Determann recommended that organizations manage this growing complexity generated by these new privacy regulations with a Customer Data Platform (CDP). This is a flexible, centralized platform to manage data across channels and devices, allowing organizations to get a handle on all of those different customer consent preferences. It will also help companies beyond the privacy laws we know about today because you know more are coming. As Determann explained:
CDPs were first developed as the next evolutionary step up from customer relationship management (CRM) systems and data management platforms (DMP), to help marketing improve targeting, relevance, and personalization. However, the inherent functionality of a CDP as a data unifier and processor makes it ideal for managing consumer consent preferences and complying with new data protection laws.

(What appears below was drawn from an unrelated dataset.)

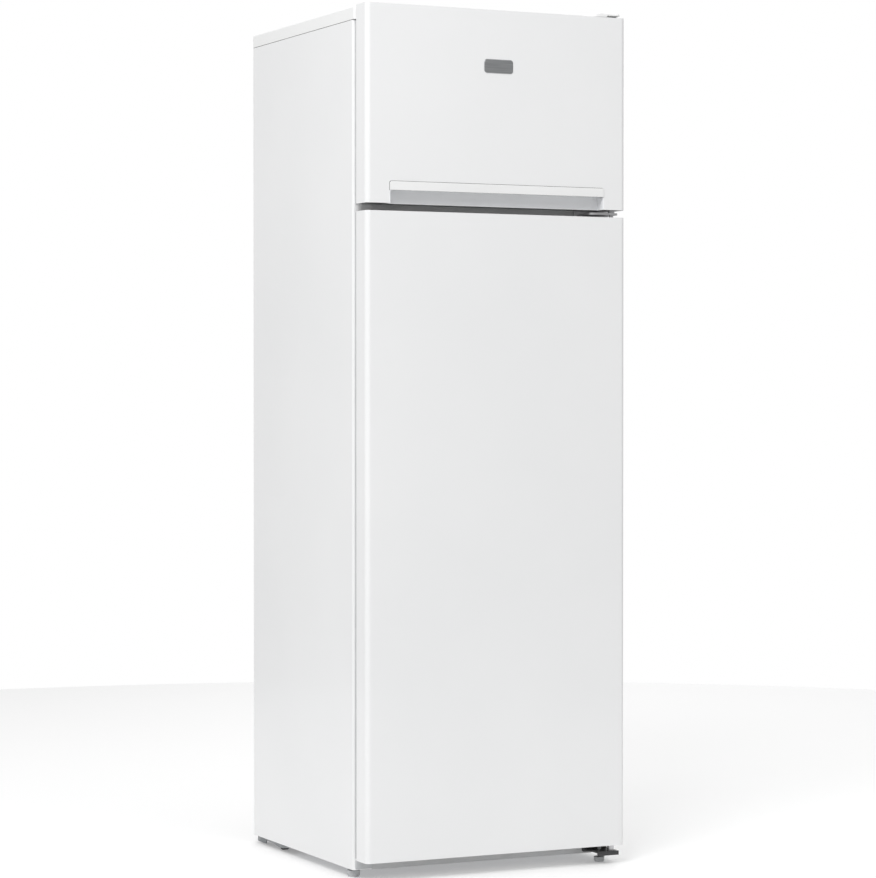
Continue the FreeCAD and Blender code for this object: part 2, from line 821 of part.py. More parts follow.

Fortunately, he added, with the right enterprise CDP, organizations can better consolidate data from specific individuals across many disparate systems. That’s because CDPs are designed to break down the silos that separate data, instead integrating information data from multiple sources — including IoT devices — for better visibility.
I agreed with Determann when he told me that data protection compliance is the new normal, and that organizations need to up their game in order to respond to new rules and regulations. How they go about this can make or break the customer relationship. In the end, isn’t that what running a business is all about, the customer relationship?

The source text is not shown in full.